Découvert avec Después de Lucía en 2012, qui explorait déjà la violence, à travers le portrait d'une jeune lycéenne harcelée par ses condisciples, Michel Franco est l'une des voix les plus singulières du cinéma mexicain contemporain. Pour son sixième long métrage (après Les Filles d'Avril, prix spécial du jury Un certain regard à Cannes en 2017), il opte pour une approche sans concession, pour décrire la lutte des classes dans son pays.
Irruption du réel dans la bulle
Rayonnante dans son tailleur rouge, la jolie Marianne (Naian González Norvind) fête son mariage dans la superbe maison de ses parents, dans un quartier chic de Mexico. La bonne humeur est évidemment de mise, mais il règne pourtant une grande tension. C’est que la ville est en ébullition. Partout, des manifestants, armés de peinture verte, exigent plus de justice sociale. La police est sur ses gardes et, à la radio, on parle de faire descendre l’armée dans les rues… La fête BC-BG est alors troublée par l’arrivée d’un ancien employé, qui supplie cette famille richissime de lui prêter les 7500 € dont il a besoin pour faire opérer sa femme en urgence dans une clinique privée. Une première intrusion du vrai monde dans cette bulle ultra-protégée.

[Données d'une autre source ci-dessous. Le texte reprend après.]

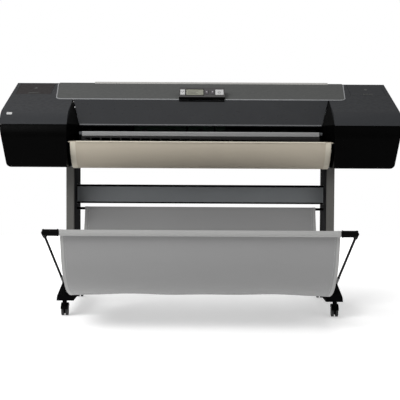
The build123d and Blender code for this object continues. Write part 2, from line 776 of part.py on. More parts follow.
def main():
    """Builds every sub-part."""
    os.makedirs("parts", exist_ok=True)
    write("left_leg", left_leg())
    write("right_leg", flipped(left_leg()))
    write("leg_covers", leg_covers())
    write("cross_brace", cross_brace())
    write("feet", both_sides(left_foot()))
    write("caster_stems", caster_stems())
    for name, x, y in caster_places():
        write(f"{name}_caster_fork", caster_fork(x, y))
        write(f"{name}_caster_wheel", caster_wheel(x, y))
    write("basket_rear_bar", basket_rear_bar())
    write("basket_front_bar", basket_front_bar())
    write("basket_arms", basket_arms())
    write("basket_fabric", basket_fabric())
    write("top_cover", top_cover())
    write("left_end_cover", left_end_cover())
    write("right_end_cover", flipped(left_end_cover()))
    write("left_front_cover", left_front_cover())
    write("right_front_cover", flipped(left_front_cover()))
    write("rear_cover", rear_cover())
    write("cover_screws", cover_screws())
    write("window_cheeks", both_sides(window_cheek()))
    write("window", window())
    write("left_ink_door", left_ink_door())
    write("right_ink_door", flipped(left_ink_door()))
    write("roll_cover", roll_cover())
    write("platen", platen())
    write("feed_roller", feed_roller())
    write("pinch_wheels", pinch_wheels())
    write("pinch_arms", pinch_arms())
    write("output_rail", output_rail())
    write("output_guide", output_guide())
    write("spindle_shaft", spindle_shaft())
    write("spindle_hubs", spindle_hubs())
    write("spindle_cradles", both_sides(spindle_cradle()))
    write("carriage_rail", carriage_rail())
    write("side_plates", both_sides(side_plate()))
    write("chassis_tray", chassis_tray())
    write("drive_pulley", pulley(-PULLEY_X))
    write("idler_pulley", pulley(PULLEY_X))
    write("carriage_belt", carriage_belt())
    write("drive_motors", drive_motors())
    write("carriage", carriage())
    write("print_heads", print_heads())
    write("service_station", service_station())
    write("ink_stations", both_sides(ink_station()))
    write("ink_cartridges", ink_cartridges())
    write("main_board", main_board())
    write("power_inlet", power_inlet())
    write("power_switch", power_switch())
    write("control_panel", control_panel())
    write("display_screen", display_screen())
    for name in BUTTONS:
        write(name, panel_button(name))


main()
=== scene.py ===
import math

import bmesh
import bpy
from mathutils import Matrix, Vector


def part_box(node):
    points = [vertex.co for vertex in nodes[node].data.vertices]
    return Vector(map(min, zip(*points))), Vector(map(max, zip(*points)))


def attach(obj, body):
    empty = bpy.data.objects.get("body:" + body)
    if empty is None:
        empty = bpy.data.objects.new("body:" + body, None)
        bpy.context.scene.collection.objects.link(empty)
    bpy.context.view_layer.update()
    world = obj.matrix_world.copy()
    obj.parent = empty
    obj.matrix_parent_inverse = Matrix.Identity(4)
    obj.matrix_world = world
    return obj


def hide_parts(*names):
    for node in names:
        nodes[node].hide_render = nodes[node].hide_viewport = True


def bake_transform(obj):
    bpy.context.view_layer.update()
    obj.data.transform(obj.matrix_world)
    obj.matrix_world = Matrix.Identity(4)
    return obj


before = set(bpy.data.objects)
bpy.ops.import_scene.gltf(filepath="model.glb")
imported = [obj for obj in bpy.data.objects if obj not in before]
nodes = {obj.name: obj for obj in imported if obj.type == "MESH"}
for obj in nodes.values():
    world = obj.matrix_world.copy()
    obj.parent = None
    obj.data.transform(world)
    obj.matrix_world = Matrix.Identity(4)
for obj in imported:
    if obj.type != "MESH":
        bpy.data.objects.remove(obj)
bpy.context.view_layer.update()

# Large format plotter: materials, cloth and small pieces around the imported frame.
# Metres, +Z up, -Y is the front. Outlines of pieces are in millimetres from the middle of the feet.

MM = 0.001
# The middle of the feet stands this far behind the origin.
STAND_Y = (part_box("feet")[0][1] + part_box("feet")[1][1]) / 2


# Materials

def srgb(red, green, blue):
    """Linear colour of an 8-bit screen colour."""
    def linear(v):
        v = v / 255
        return v / 12.92 if v <= 0.04045 else ((v + 0.055) / 1.055) ** 2.4

    return (linear(red), linear(green), linear(blue), 1.0)


def scaled(colour, factor):
    """A colour made lighter or darker."""
    return tuple(min(1.0, c * factor) for c in colour[:3]) + (1.0,)


class Nodes:
    """Node tree of one material, around its Principled shader."""

    def __init__(self, name):
        self.material = bpy.data.materials.new(name)
        self.material.use_nodes = True
        self.tree = self.material.node_tree
        self.shader = self.tree.nodes["Principled BSDF"]
        self.coords = self.tree.nodes.new("ShaderNodeTexCoord").outputs["Object"]

    def set(self, **values):
        """Plain values on the shader's own sockets."""
        for key, value in values.items():
            self.shader.inputs[key.replace("_", " ")].default_value = value

    def link(self, a, b):
        self.tree.links.new(a, b)

    def mapped(self, scale):
        """Object coordinates stretched by a scale along each axis."""
        node = self.tree.nodes.new("ShaderNodeMapping")
        node.inputs["Scale"].default_value = scale
        self.link(self.coords, node.inputs["Vector"])
        return node.outputs["Vector"]

    def noise(self, scale, detail=3.0, vector=None, roughness=0.5):
        node = self.tree.nodes.new("ShaderNodeTexNoise")
        node.inputs["Scale"].default_value = scale
        node.inputs["Detail"].default_value = detail
        node.inputs["Roughness"].default_value = roughness
        self.link(vector or self.coords, node.inputs["Vector"])
        return node.outputs["Fac"]

    def voronoi(self, scale):
        node = self.tree.nodes.new("ShaderNodeTexVoronoi")
        node.inputs["Scale"].default_value = scale
        self.link(self.coords, node.inputs["Vector"])
        return node.outputs["Distance"]

    def wave(self, scale, direction):
        node = self.tree.nodes.new("ShaderNodeTexWave")
        node.bands_direction = direction
        node.wave_profile = "SIN"
        node.inputs["Scale"].default_value = scale
        self.link(self.coords, node.inputs["Vector"])
        return node.outputs["Fac"]

    def distance(self):
        """Distance from the origin of the object."""
        node = self.tree.nodes.new("ShaderNodeVectorMath")
        node.operation = "LENGTH"
        self.link(self.coords, node.inputs[0])
        return node.outputs["Value"]

    def remap(self, value, low, high, start=0.0, end=1.0):
        """The range from start to end, stretched to the range from low to high."""
        node = self.tree.nodes.new("ShaderNodeMapRange")
        node.inputs["From Min"].default_value = start
        node.inputs["From Max"].default_value = end
        node.inputs["To Min"].default_value = low
        node.inputs["To Max"].default_value = high
        self.link(value, node.inputs["Value"])
        return node.outputs["Result"]

    def math(self, operation, a, b):
        node = self.tree.nodes.new("ShaderNodeMath")
        node.operation = operation
        for socket, value in zip(node.inputs, (a, b)):
            if isinstance(value, (int, float)):
                socket.default_value = value
            else:
                self.link(value, socket)
        return node.outputs["Value"]

    def mix(self, factor, a, b):
        """Colour between a and b. Each is a colour or a socket."""
        node = self.tree.nodes.new("ShaderNodeMix")
        node.data_type = "RGBA"
        self.link(factor, node.inputs["Factor"])
        for socket, value in ((node.inputs[6], a), (node.inputs[7], b)):
            if isinstance(value, tuple):
                socket.default_value = value
            else:
                self.link(value, socket)
        return node.outputs[2]

    def colour(self, socket):
        self.link(socket, self.shader.inputs["Base Color"])

    def rough(self, socket):
        self.link(socket, self.shader.inputs["Roughness"])

    def bump(self, height, strength, distance):
        """Surface relief of a height socket. The distance is in metres."""
        node = self.tree.nodes.new("ShaderNodeBump")
        node.inputs["Strength"].default_value = strength
        node.inputs["Distance"].default_value = distance
        self.link(height, node.inputs["Height"])
        self.link(node.outputs["Normal"], self.shader.inputs["Normal"])


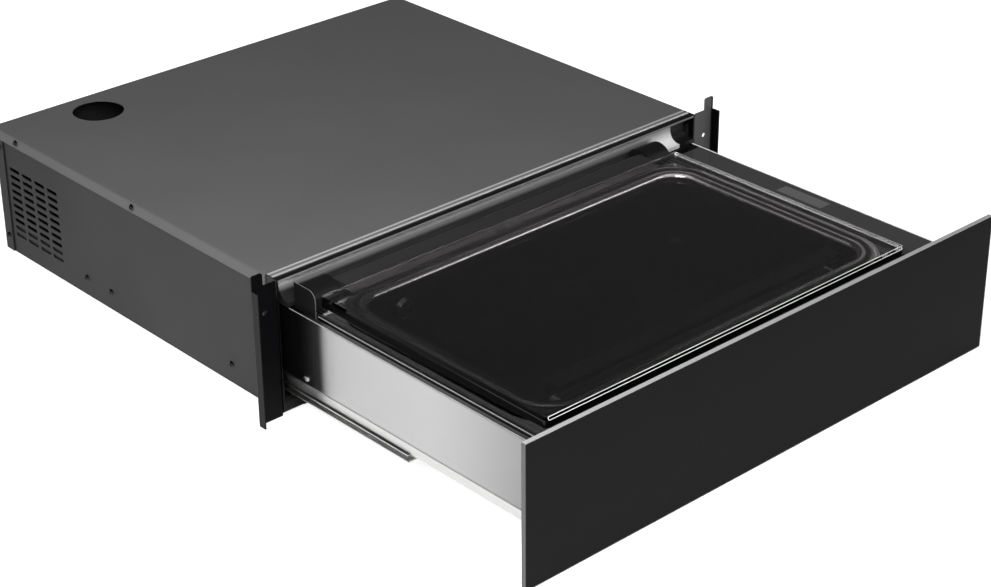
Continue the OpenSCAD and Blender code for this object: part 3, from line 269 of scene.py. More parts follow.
@dataclass(frozen=True)
class Zone:
    """A stretch along one axis over which a finish goes from its own colour to another: painted
    light and shade.
    """

    axis: Axis
    start: float
    end: float
    colour: Colour
    spread: float = 0.08

    def tint(self, kit: ShaderKit, base: Wire, tone: Wire) -> Wire:
        """Lays the zone over a colour.

        Args:
            base: The colour so far.
            tone: The shifts of tone, 0 to 1.

        Returns:
            The colour with the zone laid over it.
        """
        mask = kit.axis(self.axis.value).ramp(self.start, self.end)
        return kit.blend(mask, base, kit.toned(tone, self.colour, self.spread))


@dataclass(frozen=True)
class PowderCoat(Finish):
    """Satin powder coat on steel sheet: fine orange peel and slow shifts of tone."""

    colour: Colour
    roughness: float = 0.42
    specular: float = 0.5
    zones: tuple[Zone, ...] = ()
    spread: float = 0.07
    shifts: float = 9.0
    peel: float = 900.0
    peel_strength: float = 0.25
    peel_depth: float = 0.00004

    def build(self, kit: ShaderKit) -> None:
        tone = kit.noise((self.shifts,) * 3, 3.0)
        peel = kit.noise((self.peel,) * 3, 2.0)
        base = kit.toned(tone, self.colour, self.spread)
        for zone in self.zones:
            base = zone.tint(kit, base, tone)
        kit.surface({
            "Base Color": base,
            "Roughness": tone.ramp(*MIDDLE, self.roughness - 0.03, self.roughness + 0.04),
            "Specular IOR Level": self.specular,
            "Normal": kit.bump(peel, self.peel_strength, self.peel_depth),
        })


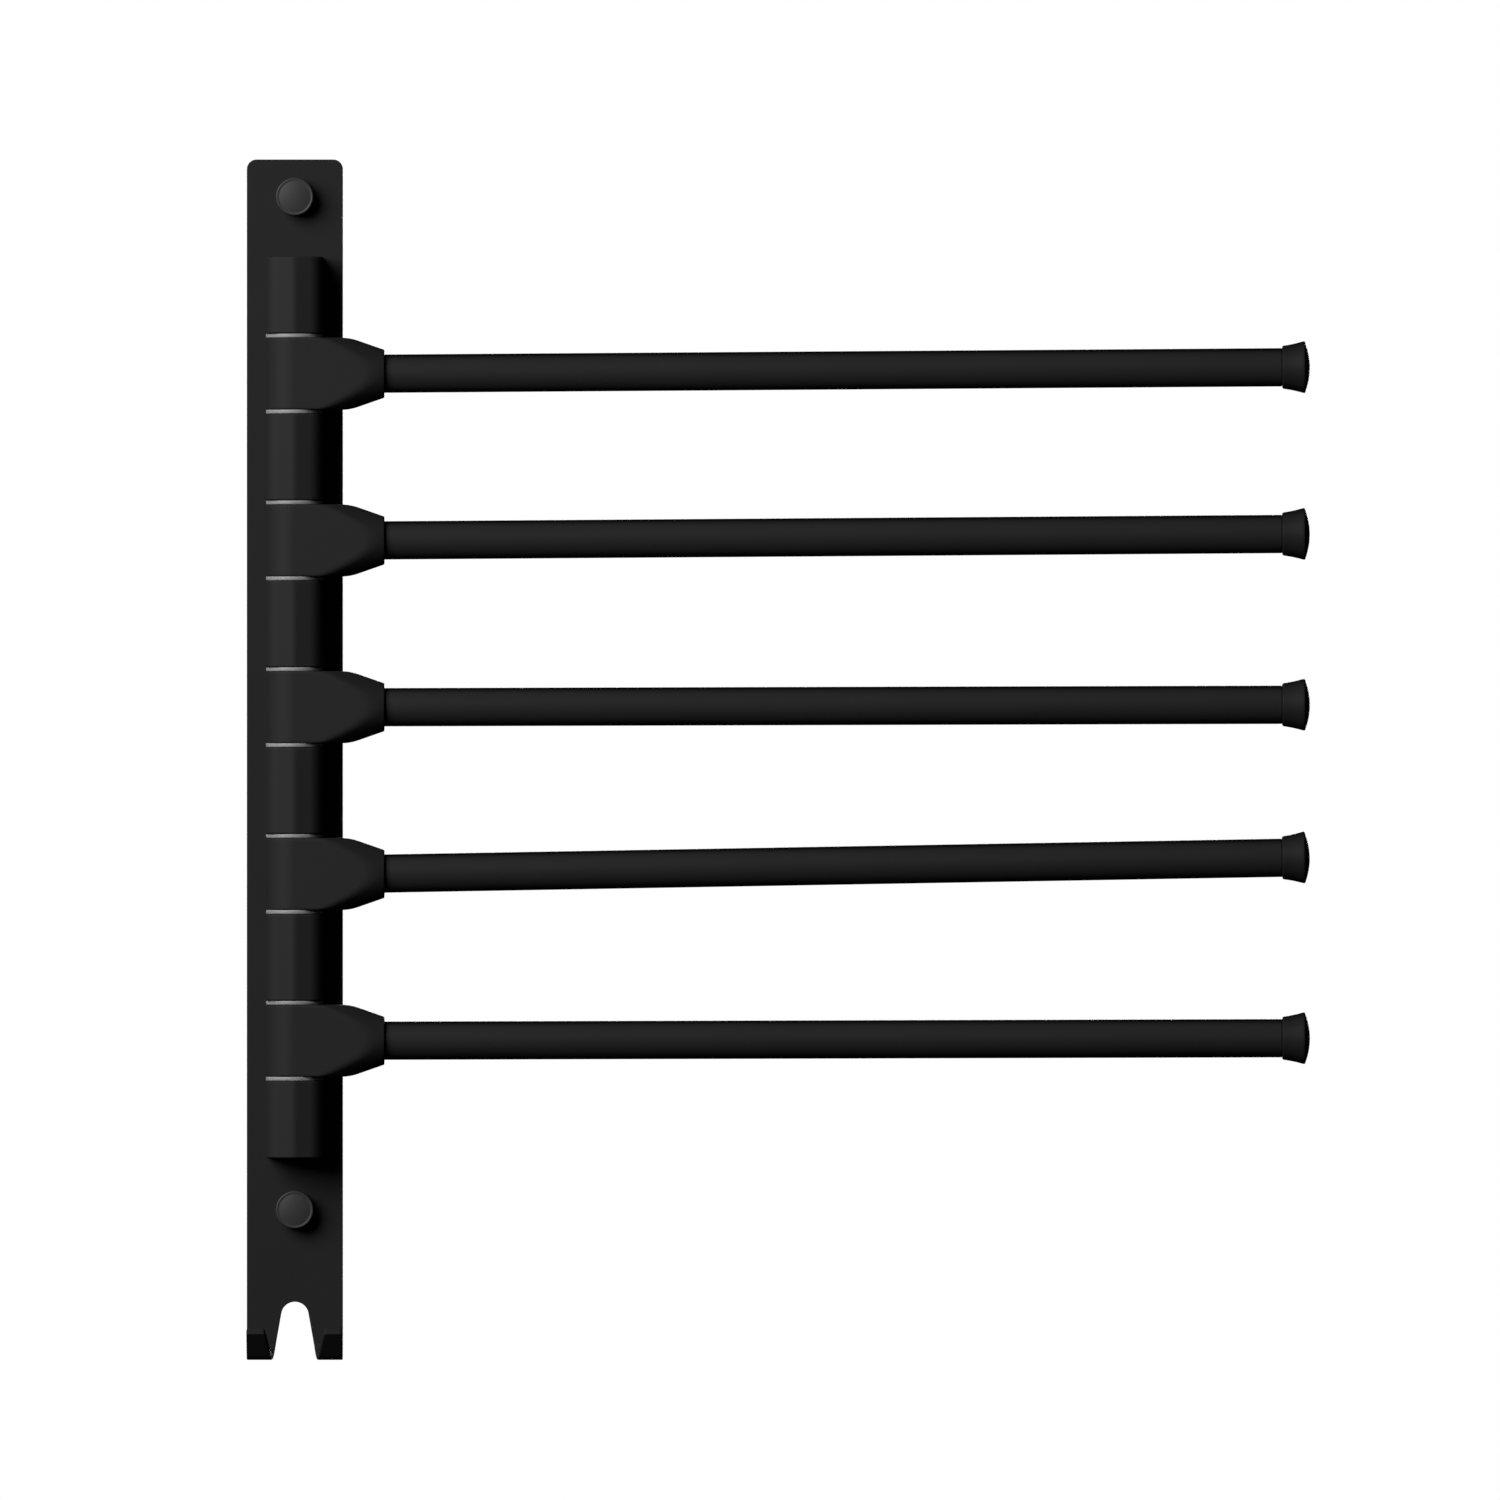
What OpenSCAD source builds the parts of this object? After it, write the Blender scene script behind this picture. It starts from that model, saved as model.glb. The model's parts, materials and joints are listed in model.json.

Pas la dernière…
Abordant frontalement la question des inégalités - d'autant plus forte au Mexique, où les plus riches ont déjà fait sécession, en s'installant dans quartiers clos ultra-sécurisés -, Michel Franco dénonce l'omniprésence de la violence, qu'elle soit sociale ou purement physique, en n'éludant rien à l'écran : exécutions sommaires, viols, torture… Pourtant, malgré son explosion à l'écran, cette violence, froide, sèche, n'apparaît jamais complaisante. Elle est le moteur même d'un film visuellement très impressionnant, qui propose une vision désespérée de l'avenir du monde et du cynisme des gouvernants. Très intrigant, Nuevo Orden est une dystopie au parfum étrangement prémonitoire, sur lequel plane l'ombre de la crise des "gilets jaunes", selon son auteur. Comme s'il n'anticipait que de quelques années l'effondrement de nos sociétés…
Nuevo Orden / New Order Dystopie Scénario & réalisation Michel Franco Photographie Yves Cape Avec Diego Boneta, Naian González Norvind, Mónica Del Carmen… Durée 1h28.